- _DATA_:
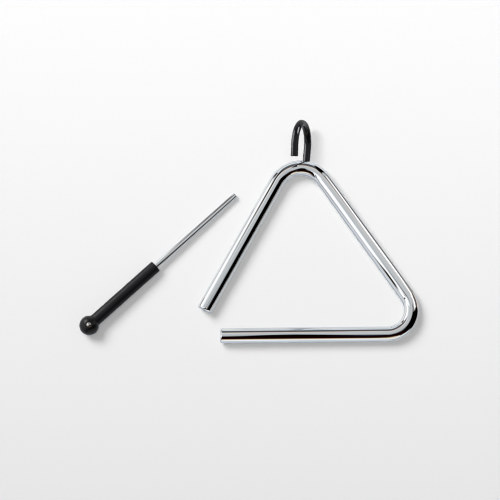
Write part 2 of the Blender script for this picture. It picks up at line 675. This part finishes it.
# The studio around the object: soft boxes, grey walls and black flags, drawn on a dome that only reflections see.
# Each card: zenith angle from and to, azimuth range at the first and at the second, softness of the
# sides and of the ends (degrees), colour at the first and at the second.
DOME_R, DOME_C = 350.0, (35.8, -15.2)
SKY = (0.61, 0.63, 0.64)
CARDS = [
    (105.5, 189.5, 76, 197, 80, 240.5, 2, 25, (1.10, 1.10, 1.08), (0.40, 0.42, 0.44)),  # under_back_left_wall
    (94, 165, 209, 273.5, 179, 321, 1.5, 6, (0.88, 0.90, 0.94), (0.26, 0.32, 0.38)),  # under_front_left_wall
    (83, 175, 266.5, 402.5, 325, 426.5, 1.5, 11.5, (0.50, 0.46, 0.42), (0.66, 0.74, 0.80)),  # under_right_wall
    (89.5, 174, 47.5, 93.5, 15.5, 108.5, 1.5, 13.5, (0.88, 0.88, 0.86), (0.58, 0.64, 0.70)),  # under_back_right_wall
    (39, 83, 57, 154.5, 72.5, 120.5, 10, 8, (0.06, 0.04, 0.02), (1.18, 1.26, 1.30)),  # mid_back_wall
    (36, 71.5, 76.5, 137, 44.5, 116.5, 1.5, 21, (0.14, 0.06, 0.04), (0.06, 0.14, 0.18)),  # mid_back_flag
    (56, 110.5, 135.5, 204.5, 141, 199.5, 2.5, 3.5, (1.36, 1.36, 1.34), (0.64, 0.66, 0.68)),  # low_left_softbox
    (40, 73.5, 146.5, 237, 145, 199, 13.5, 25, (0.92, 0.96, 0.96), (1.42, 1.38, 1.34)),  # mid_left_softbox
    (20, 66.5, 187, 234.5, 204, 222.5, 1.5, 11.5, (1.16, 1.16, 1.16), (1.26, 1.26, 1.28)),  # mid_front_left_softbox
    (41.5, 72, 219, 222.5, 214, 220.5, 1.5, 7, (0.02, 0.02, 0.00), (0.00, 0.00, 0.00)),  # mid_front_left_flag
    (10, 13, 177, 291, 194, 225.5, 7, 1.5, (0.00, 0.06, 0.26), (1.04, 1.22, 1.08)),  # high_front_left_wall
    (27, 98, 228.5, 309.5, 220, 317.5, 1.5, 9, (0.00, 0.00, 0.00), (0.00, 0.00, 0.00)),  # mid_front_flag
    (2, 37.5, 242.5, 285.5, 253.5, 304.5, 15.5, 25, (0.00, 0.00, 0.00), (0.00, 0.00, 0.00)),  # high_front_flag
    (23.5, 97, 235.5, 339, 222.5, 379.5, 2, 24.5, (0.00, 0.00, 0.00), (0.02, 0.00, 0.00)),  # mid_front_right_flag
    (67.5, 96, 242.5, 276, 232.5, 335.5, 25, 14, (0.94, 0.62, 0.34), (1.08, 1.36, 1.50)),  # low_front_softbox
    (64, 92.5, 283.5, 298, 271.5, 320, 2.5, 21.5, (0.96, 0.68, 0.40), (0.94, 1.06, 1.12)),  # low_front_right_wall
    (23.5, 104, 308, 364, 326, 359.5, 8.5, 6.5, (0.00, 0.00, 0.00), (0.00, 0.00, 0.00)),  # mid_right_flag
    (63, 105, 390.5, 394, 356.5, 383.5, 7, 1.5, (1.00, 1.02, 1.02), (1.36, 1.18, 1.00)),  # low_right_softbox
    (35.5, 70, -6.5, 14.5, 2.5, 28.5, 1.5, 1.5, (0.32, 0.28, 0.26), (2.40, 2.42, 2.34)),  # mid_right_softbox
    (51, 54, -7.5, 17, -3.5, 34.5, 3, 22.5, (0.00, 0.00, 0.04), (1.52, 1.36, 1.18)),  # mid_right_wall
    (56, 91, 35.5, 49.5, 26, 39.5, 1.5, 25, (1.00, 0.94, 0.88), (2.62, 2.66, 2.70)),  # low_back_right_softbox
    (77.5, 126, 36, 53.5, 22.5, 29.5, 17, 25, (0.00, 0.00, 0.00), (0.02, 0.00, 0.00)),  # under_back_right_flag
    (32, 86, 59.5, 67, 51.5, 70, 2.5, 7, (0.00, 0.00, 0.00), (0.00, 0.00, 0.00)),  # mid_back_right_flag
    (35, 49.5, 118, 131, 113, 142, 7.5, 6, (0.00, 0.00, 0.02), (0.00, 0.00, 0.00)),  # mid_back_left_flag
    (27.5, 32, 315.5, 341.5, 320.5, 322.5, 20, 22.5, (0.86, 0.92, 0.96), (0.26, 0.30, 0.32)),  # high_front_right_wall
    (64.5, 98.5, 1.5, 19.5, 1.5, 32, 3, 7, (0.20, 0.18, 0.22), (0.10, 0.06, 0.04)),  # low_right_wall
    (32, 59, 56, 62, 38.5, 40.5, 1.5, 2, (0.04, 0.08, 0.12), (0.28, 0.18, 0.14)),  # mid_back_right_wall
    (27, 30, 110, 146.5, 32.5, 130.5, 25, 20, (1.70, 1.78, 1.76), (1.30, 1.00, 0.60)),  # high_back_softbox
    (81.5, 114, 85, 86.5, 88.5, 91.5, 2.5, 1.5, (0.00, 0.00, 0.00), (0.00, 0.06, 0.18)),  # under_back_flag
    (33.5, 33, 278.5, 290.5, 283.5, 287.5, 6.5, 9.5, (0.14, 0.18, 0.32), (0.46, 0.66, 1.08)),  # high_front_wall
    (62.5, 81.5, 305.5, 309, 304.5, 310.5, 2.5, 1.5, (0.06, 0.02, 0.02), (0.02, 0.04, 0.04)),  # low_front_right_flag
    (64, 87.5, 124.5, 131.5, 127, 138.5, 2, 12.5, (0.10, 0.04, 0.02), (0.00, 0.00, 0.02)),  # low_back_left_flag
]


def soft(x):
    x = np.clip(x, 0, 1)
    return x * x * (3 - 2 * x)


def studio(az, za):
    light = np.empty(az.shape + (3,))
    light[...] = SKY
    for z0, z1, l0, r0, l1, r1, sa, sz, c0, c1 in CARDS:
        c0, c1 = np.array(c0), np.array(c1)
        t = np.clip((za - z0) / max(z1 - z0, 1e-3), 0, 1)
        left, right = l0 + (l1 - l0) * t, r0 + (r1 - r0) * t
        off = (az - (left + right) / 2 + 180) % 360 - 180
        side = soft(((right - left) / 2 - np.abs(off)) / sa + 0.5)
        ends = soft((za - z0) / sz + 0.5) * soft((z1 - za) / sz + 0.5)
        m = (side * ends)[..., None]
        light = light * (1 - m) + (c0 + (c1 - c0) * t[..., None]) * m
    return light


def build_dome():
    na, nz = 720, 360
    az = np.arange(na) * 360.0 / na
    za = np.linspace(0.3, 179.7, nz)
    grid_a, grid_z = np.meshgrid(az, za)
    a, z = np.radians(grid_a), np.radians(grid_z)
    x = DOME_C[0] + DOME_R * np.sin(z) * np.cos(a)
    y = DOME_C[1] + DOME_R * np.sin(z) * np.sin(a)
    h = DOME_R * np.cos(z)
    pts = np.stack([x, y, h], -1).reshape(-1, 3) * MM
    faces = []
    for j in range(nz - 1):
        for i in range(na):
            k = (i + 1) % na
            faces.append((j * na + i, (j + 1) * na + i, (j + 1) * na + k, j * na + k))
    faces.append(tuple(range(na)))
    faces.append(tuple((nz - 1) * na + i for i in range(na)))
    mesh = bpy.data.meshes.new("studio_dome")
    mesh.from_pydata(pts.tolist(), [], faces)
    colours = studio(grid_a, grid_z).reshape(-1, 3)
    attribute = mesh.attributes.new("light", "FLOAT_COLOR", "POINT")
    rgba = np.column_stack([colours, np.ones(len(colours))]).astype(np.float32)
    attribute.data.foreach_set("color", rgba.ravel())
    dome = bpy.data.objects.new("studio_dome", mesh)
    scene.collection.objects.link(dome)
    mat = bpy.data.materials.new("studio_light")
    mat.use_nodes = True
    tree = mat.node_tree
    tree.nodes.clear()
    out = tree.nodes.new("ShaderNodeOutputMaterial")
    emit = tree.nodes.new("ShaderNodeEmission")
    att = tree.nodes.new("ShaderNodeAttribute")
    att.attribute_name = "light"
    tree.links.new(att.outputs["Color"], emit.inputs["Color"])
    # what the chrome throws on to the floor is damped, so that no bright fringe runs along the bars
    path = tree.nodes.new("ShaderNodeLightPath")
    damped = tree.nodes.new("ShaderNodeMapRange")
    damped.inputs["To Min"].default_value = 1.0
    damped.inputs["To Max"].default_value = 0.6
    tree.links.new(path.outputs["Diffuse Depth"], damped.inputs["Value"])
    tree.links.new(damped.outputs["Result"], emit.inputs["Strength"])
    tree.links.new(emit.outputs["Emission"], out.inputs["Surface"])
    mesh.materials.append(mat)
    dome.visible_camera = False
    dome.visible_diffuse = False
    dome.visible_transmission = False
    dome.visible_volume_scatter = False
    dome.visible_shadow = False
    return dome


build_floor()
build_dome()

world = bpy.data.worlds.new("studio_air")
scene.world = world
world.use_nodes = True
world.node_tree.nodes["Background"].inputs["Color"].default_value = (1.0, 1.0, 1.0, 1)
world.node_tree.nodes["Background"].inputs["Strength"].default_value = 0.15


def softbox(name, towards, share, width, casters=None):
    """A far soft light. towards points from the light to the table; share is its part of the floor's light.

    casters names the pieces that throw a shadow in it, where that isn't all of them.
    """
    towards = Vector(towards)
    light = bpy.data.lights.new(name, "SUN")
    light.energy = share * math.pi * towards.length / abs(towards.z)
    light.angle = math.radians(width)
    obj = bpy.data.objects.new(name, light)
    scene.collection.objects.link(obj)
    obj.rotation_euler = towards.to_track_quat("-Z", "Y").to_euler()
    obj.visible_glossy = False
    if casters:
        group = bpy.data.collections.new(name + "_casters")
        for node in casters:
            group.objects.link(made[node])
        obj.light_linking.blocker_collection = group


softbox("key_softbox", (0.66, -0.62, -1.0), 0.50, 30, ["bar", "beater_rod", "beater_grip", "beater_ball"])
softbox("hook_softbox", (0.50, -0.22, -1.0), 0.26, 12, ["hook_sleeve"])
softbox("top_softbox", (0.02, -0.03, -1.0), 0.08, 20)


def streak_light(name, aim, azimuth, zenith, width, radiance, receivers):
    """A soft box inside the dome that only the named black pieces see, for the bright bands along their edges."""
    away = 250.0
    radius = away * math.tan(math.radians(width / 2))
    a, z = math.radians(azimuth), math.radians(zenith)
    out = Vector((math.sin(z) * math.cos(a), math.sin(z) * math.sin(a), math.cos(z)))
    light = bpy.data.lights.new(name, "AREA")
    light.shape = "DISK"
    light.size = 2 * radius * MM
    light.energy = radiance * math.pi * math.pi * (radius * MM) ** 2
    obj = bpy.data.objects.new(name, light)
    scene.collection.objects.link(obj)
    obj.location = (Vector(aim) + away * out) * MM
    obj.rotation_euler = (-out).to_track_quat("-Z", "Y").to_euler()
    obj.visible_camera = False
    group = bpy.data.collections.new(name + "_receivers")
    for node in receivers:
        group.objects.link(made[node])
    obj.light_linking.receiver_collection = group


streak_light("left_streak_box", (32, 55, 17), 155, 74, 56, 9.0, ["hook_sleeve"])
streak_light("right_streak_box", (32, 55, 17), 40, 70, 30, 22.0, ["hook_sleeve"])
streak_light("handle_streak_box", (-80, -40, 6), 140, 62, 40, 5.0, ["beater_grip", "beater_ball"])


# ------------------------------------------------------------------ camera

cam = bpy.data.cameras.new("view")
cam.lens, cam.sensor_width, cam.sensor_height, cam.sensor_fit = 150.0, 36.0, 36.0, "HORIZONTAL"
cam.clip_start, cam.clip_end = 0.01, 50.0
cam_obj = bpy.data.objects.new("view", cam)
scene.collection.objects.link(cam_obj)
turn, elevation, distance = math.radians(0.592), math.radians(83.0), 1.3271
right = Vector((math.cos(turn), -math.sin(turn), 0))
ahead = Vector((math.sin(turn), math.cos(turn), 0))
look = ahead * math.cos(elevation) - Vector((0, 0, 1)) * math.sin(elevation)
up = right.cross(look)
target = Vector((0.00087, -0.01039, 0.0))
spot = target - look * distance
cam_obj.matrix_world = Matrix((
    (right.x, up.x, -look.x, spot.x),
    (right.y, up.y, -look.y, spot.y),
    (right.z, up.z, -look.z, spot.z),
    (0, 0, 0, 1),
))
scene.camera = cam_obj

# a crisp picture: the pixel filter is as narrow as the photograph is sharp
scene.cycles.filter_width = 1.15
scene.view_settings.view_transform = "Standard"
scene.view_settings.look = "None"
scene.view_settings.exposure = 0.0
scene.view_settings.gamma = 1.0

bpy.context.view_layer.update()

- _TO DO_: Copy every line that includes the string "part" from the material above.

- _ANSWER IN FULL_:
Write part 2 of the Blender script for this picture. It picks up at line 675. This part finishes it.
    """A far soft light. towards points from the light to the table; share is its part of the floor's light.